CAD and scene scripts

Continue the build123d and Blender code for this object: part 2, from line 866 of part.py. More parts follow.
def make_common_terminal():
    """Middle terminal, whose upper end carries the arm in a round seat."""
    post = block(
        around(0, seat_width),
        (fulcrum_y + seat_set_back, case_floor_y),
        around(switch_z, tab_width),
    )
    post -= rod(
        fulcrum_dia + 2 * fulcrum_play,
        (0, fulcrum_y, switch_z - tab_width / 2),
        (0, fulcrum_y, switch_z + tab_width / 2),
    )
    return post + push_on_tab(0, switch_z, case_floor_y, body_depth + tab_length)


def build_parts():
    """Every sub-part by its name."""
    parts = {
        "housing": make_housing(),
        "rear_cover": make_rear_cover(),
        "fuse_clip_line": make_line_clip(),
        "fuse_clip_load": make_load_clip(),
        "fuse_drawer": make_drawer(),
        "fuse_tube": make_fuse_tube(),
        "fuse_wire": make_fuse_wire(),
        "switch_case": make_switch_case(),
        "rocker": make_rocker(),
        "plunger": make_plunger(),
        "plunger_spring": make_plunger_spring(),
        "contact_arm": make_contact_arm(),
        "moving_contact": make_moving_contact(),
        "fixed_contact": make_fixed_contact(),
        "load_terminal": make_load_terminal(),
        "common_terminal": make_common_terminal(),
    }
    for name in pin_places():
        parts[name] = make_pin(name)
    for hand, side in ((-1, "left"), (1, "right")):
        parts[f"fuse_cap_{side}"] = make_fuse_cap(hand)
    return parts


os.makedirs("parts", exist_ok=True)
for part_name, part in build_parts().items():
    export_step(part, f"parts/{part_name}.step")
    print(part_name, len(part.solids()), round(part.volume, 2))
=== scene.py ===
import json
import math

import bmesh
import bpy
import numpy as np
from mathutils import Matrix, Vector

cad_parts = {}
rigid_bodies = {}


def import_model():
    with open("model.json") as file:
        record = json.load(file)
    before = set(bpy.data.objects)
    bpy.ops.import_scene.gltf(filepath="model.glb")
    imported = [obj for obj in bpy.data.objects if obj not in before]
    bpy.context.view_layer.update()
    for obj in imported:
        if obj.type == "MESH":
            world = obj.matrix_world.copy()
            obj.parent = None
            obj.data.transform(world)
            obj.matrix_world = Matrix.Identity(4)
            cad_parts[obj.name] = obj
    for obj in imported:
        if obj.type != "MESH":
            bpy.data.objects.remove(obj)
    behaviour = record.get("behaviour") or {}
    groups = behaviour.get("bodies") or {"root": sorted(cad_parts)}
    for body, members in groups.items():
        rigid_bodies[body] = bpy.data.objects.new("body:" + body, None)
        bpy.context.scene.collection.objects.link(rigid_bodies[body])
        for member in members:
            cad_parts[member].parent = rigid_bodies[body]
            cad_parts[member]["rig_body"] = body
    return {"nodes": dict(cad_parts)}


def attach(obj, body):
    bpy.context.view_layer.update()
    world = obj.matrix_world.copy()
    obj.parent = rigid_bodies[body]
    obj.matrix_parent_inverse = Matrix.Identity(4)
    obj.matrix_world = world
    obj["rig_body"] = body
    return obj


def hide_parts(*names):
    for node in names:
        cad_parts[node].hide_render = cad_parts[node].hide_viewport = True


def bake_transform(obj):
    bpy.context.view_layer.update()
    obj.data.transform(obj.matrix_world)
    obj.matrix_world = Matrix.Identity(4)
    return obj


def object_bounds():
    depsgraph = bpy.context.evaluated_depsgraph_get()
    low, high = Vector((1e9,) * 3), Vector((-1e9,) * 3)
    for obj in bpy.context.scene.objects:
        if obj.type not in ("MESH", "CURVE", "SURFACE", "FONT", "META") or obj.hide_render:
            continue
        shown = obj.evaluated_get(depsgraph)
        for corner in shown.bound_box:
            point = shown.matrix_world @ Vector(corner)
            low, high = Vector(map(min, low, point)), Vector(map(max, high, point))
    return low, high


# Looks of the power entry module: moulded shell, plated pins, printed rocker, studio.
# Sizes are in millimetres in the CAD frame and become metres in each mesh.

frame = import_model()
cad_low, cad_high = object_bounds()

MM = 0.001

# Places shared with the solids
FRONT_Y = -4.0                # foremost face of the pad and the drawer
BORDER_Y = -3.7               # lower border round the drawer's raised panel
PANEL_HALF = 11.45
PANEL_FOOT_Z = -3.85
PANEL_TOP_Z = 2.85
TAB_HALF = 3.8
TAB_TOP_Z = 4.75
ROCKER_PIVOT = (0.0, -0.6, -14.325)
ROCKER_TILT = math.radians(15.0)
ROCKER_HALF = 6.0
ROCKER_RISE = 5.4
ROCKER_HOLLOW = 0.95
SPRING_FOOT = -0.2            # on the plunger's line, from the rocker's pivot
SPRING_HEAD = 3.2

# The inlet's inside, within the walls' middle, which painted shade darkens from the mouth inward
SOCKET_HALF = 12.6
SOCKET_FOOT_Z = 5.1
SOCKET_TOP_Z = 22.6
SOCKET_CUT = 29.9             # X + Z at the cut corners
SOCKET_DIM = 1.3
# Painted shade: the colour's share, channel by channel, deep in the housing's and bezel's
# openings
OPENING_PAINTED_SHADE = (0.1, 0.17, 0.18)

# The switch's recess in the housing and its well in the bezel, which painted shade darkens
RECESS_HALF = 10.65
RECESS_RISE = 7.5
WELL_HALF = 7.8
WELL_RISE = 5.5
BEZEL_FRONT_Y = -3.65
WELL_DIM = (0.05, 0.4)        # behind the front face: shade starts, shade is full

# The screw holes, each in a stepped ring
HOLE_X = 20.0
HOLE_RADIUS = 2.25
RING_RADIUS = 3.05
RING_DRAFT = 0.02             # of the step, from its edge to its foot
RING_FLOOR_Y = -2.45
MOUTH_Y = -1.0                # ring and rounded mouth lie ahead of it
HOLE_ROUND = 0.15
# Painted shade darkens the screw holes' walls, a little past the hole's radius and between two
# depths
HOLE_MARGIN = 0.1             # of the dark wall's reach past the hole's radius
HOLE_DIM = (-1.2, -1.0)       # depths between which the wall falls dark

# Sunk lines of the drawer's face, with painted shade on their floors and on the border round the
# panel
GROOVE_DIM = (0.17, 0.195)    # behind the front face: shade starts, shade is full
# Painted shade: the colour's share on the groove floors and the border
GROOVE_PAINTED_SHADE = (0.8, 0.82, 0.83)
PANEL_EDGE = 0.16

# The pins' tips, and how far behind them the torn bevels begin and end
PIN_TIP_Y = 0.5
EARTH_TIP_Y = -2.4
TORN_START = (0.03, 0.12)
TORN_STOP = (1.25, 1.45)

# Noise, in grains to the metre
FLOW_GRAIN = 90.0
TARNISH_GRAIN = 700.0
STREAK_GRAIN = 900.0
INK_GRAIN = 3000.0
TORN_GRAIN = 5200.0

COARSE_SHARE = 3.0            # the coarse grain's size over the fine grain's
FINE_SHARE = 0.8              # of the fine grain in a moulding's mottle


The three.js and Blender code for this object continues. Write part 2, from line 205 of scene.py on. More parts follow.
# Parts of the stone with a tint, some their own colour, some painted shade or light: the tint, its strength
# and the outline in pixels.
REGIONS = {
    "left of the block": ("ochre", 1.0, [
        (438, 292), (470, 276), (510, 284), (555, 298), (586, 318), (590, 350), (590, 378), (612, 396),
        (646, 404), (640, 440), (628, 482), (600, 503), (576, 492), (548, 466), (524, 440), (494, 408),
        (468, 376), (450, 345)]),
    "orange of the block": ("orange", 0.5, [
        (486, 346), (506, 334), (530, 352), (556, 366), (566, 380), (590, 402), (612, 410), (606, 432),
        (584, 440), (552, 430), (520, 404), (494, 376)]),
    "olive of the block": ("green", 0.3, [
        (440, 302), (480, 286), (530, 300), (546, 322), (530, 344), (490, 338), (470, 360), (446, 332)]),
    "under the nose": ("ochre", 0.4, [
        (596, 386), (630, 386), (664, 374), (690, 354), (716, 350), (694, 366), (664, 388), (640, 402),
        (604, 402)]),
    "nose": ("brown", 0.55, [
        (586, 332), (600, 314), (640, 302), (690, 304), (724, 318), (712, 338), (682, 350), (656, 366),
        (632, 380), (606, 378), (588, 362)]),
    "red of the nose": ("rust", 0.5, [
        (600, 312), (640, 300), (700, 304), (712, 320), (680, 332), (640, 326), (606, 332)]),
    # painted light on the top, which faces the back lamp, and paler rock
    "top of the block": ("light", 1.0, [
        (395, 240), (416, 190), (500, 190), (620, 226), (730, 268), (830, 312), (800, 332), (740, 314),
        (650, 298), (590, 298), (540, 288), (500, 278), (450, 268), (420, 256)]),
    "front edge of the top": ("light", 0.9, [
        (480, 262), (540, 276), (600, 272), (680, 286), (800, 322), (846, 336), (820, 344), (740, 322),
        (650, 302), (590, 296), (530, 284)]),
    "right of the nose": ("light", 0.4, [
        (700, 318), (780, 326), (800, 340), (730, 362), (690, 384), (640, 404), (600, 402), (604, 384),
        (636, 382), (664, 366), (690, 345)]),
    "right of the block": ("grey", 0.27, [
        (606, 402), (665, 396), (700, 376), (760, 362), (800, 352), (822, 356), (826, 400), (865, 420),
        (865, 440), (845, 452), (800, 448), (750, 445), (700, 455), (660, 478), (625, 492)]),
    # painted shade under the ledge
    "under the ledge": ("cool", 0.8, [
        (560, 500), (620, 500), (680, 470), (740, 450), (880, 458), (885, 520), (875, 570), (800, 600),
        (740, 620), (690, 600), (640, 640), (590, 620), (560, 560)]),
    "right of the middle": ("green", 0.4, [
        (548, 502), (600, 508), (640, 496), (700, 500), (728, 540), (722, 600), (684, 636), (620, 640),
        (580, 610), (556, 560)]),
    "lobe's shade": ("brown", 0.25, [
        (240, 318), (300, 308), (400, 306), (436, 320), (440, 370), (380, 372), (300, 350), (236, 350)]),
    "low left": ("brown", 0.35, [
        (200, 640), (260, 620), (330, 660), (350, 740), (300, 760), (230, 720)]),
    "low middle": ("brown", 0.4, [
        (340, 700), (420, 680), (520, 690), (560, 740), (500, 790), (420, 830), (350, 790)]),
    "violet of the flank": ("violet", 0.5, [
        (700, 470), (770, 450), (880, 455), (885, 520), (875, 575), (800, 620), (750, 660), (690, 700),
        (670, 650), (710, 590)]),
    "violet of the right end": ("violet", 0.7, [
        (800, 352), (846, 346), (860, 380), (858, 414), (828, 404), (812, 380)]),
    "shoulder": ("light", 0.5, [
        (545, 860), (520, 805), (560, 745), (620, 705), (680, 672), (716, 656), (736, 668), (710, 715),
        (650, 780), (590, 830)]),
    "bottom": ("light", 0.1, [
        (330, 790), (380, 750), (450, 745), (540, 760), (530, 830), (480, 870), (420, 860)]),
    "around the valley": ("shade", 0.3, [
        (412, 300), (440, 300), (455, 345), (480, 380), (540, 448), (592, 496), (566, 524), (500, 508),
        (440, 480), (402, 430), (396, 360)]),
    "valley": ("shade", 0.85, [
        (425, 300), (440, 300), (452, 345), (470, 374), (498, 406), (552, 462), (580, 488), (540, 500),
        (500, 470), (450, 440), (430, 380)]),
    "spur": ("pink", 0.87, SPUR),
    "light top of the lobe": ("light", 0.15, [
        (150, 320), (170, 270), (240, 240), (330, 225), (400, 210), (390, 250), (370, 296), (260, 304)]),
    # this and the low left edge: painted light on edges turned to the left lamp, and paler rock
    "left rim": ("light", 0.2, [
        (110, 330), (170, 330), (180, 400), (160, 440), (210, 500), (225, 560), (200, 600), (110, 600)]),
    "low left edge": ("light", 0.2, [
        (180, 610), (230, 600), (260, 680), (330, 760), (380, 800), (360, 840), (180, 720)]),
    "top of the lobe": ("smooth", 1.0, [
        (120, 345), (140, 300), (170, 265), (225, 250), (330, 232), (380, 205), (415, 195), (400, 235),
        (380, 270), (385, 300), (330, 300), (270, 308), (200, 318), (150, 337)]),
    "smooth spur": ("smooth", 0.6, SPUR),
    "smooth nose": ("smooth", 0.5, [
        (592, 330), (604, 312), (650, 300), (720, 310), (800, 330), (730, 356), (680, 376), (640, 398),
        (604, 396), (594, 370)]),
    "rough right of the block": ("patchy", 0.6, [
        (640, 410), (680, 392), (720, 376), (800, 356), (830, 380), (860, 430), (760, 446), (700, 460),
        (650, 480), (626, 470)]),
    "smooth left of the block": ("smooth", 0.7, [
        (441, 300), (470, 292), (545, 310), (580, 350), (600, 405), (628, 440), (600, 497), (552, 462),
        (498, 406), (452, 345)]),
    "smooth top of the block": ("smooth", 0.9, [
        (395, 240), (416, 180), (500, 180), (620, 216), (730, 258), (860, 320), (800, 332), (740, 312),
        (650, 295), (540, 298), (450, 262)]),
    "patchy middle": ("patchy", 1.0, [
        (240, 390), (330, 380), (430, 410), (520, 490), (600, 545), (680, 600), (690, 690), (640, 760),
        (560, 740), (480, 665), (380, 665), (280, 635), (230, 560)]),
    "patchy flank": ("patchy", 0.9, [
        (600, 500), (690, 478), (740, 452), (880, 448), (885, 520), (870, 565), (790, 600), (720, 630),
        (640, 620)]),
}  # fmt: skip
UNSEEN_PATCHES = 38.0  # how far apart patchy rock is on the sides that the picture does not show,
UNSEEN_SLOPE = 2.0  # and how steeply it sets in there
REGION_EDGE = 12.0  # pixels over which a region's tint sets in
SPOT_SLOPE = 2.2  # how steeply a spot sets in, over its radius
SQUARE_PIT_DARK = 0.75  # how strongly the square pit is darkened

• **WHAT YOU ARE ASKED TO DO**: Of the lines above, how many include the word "depsgraph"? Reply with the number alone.

• **OUTPUT BELOW**: 2